*What is expected*. Among the entries below, one stretch runs from the line that contains "Model this object" through the line that contains "# +X points". Repeat that stretch exactly, ends included, and only that.

*Exercise input*.

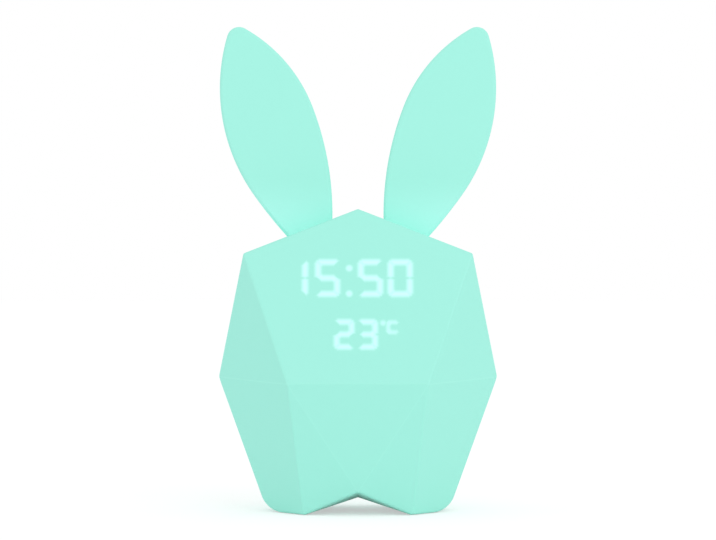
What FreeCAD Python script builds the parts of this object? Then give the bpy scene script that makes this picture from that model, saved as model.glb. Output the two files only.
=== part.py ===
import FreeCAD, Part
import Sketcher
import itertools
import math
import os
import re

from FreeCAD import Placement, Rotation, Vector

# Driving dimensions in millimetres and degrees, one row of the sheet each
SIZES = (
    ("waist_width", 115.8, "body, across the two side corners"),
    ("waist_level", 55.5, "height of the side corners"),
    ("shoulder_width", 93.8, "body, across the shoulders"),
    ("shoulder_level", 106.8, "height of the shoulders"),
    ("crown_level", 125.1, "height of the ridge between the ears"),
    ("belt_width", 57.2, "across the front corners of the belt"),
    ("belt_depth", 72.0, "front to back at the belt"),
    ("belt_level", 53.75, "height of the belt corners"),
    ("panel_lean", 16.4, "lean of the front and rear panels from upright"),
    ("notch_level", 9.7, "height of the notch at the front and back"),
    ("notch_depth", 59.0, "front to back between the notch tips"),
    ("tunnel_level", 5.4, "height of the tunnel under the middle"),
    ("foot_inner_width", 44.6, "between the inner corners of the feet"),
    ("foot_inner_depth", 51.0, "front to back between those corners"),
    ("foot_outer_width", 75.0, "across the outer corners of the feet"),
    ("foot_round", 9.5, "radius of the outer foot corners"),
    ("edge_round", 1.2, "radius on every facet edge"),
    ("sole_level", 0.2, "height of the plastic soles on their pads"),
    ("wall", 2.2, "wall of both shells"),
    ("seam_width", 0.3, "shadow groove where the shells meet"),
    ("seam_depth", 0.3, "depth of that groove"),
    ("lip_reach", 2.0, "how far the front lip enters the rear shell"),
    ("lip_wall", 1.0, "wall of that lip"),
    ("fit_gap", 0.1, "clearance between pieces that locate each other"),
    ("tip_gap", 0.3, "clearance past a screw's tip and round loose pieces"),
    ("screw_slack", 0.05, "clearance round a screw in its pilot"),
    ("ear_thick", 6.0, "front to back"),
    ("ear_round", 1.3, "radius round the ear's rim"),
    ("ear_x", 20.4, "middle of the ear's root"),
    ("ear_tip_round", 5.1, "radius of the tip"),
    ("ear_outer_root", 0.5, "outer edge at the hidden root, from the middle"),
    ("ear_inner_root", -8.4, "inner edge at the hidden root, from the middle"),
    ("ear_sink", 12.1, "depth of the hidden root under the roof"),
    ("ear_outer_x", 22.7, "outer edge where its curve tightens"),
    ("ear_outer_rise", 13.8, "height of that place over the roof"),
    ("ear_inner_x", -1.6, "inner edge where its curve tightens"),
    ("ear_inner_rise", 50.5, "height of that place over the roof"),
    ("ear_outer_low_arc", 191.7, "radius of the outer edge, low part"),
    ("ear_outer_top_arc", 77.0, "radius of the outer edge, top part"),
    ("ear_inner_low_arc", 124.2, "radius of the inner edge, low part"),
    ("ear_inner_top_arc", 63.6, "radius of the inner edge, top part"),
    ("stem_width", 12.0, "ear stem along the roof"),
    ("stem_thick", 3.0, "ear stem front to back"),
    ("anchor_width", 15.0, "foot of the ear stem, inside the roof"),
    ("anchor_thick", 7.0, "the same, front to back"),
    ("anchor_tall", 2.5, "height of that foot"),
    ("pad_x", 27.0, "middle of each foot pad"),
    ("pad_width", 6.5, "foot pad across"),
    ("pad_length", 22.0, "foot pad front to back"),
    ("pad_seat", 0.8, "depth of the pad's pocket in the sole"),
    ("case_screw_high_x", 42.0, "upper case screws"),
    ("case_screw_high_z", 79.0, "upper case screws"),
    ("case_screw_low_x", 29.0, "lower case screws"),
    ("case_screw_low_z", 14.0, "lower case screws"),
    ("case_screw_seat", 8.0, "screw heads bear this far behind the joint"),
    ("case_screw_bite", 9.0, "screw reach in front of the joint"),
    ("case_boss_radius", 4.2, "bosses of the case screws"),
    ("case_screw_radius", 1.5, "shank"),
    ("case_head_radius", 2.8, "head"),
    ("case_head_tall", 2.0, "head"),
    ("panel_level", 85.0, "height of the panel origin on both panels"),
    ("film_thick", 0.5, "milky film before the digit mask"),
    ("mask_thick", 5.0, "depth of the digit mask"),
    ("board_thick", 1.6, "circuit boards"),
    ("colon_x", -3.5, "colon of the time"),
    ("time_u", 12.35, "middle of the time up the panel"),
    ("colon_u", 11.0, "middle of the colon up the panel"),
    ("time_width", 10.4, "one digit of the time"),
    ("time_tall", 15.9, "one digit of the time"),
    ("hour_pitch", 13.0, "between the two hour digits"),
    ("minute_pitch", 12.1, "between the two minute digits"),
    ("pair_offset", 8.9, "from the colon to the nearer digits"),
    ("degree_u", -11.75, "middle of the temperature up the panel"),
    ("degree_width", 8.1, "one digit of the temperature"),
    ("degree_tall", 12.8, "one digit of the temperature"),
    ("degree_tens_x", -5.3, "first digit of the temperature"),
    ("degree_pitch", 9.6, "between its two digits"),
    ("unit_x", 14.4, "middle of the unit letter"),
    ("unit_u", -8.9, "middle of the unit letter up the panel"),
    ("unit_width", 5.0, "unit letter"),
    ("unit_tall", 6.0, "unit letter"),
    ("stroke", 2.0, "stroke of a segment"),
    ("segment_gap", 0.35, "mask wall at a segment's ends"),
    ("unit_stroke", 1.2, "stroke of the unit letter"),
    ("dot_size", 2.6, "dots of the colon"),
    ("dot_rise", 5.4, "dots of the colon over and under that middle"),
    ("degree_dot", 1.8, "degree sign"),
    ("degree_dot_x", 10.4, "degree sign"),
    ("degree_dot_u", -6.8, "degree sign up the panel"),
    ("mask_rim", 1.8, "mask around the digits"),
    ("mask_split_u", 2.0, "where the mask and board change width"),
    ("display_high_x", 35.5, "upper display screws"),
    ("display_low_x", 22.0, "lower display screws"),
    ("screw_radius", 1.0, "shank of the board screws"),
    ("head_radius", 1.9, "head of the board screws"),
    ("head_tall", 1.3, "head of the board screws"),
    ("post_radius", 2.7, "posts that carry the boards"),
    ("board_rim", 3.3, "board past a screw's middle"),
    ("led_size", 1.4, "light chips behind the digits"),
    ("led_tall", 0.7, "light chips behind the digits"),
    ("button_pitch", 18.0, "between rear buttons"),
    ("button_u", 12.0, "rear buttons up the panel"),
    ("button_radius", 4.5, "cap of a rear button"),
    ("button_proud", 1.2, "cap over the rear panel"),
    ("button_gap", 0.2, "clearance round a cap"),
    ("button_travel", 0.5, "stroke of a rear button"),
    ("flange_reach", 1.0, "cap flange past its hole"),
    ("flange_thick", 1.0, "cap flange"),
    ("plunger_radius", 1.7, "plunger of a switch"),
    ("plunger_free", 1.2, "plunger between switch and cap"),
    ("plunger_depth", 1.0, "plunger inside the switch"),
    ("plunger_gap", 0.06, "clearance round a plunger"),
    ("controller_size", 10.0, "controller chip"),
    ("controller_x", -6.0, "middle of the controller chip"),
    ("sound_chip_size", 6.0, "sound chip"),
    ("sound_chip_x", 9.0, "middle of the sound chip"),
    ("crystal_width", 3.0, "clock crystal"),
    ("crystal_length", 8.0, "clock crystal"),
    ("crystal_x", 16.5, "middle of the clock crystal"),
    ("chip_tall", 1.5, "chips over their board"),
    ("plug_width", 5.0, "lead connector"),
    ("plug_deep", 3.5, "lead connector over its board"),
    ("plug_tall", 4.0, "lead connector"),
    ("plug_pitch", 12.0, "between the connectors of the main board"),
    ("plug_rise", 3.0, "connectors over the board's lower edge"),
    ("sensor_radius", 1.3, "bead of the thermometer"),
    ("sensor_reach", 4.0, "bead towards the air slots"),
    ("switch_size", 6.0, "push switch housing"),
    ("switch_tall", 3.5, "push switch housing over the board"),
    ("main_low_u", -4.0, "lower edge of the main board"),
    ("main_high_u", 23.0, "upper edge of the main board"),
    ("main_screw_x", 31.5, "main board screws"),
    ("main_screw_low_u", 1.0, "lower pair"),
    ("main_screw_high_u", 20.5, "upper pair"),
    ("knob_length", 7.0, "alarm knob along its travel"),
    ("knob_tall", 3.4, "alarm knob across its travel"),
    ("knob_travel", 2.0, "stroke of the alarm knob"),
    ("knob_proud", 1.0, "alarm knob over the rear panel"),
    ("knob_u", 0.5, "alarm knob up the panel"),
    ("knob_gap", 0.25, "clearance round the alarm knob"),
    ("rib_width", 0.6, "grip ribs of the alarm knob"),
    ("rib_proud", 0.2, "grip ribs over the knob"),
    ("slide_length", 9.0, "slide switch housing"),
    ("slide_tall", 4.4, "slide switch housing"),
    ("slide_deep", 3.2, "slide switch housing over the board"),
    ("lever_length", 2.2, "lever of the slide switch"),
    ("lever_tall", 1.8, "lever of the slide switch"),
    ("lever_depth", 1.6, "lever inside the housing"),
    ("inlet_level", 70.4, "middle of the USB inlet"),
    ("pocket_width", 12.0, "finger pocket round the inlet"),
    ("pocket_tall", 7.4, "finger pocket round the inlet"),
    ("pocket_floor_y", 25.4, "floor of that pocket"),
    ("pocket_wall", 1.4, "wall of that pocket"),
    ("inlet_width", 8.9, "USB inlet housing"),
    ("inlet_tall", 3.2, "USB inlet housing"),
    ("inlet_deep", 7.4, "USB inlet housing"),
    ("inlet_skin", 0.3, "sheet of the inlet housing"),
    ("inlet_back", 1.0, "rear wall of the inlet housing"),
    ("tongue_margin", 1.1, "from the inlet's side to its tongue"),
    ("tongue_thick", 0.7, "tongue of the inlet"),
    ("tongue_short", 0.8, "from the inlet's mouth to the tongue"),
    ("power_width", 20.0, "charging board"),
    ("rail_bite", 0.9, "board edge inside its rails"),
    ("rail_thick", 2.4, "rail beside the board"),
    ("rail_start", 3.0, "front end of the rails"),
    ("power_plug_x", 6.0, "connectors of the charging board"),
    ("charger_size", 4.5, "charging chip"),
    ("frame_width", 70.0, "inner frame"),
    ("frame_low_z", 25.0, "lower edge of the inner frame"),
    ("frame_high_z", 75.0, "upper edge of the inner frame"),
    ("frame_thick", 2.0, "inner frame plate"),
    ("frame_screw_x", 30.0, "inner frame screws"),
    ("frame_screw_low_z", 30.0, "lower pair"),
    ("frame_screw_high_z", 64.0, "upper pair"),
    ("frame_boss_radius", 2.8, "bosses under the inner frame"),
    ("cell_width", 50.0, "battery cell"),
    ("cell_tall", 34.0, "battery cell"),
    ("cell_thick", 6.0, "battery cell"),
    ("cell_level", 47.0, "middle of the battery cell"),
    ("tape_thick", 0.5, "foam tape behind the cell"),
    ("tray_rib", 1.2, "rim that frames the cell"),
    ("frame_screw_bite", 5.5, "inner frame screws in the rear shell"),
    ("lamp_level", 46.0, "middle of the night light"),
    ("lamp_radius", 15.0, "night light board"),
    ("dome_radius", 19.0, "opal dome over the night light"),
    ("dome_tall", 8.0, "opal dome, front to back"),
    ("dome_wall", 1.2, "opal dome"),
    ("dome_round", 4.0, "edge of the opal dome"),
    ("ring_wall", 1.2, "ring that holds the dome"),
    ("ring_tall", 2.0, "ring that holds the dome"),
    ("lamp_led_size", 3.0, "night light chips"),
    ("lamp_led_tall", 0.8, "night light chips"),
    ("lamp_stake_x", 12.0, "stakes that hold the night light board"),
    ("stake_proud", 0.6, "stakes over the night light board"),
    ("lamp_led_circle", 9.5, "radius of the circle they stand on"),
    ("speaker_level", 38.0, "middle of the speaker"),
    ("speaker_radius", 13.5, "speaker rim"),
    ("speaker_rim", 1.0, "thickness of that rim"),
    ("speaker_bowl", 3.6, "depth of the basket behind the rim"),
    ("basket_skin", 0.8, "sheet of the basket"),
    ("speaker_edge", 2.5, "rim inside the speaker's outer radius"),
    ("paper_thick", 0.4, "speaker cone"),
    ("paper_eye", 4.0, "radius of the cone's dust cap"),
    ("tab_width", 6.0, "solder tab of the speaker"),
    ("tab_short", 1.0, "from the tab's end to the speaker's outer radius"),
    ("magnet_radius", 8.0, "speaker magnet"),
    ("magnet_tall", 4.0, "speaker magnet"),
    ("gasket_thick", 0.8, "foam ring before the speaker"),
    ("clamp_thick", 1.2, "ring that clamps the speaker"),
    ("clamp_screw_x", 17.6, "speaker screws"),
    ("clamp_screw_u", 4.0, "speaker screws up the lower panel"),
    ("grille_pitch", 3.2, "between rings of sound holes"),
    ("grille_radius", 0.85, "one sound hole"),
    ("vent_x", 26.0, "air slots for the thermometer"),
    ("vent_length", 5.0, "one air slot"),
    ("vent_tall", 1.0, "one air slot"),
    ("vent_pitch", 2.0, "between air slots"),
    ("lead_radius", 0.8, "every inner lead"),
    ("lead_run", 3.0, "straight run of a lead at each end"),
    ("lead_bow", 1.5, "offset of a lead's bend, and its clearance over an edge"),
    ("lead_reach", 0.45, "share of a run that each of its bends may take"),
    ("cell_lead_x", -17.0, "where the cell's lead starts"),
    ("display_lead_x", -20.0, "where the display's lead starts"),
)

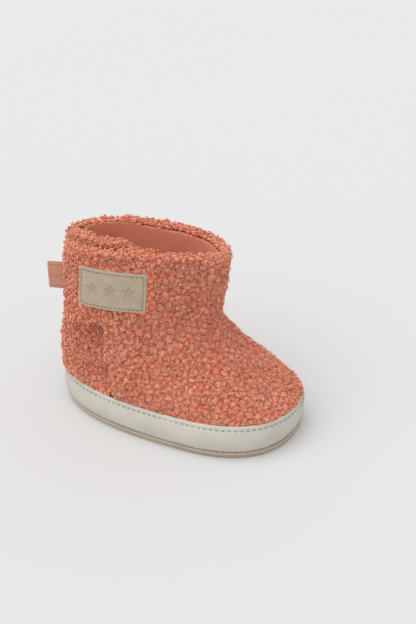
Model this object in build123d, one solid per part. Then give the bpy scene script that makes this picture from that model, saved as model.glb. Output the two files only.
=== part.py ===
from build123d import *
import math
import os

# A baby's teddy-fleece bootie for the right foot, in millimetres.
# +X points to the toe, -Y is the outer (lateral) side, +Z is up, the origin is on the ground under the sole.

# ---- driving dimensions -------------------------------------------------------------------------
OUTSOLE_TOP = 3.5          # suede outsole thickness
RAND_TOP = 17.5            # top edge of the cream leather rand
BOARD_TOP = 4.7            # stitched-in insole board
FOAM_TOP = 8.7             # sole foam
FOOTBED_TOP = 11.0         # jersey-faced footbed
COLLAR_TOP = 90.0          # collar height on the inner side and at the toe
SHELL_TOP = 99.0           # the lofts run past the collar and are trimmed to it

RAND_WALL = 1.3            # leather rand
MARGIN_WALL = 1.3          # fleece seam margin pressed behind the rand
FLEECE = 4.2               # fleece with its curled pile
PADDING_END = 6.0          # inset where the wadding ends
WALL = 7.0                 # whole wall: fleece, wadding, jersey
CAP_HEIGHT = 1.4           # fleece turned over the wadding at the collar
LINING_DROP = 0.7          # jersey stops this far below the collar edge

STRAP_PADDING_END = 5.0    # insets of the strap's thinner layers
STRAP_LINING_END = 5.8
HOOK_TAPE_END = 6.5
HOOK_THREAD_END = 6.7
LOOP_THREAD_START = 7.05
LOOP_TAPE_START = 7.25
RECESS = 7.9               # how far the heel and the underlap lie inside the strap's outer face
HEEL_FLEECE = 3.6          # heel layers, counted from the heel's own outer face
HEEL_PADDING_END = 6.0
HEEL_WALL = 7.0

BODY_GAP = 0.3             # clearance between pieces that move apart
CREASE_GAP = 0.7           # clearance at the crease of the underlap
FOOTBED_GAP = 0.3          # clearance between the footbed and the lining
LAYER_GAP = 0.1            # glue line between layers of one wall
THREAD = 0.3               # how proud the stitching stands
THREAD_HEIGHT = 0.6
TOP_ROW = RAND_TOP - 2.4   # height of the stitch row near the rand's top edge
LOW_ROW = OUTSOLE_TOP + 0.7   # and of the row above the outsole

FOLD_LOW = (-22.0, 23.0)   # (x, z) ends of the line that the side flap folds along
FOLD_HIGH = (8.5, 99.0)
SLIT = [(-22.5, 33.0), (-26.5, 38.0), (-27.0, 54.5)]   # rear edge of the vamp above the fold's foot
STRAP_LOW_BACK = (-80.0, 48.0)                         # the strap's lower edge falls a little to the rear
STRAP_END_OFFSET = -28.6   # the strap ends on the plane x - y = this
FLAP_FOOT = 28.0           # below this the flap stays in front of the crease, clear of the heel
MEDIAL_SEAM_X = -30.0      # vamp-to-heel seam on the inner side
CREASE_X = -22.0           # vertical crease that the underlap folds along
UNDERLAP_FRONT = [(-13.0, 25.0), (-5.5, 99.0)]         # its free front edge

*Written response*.
Model this object in build123d, one solid per part. Then give the bpy scene script that makes this picture from that model, saved as model.glb. Output the two files only.
=== part.py ===
from build123d import *
import math
import os

# A baby's teddy-fleece bootie for the right foot, in millimetres.
# +X points to the toe, -Y is the outer (lateral) side, +Z is up, the origin is on the ground under the sole.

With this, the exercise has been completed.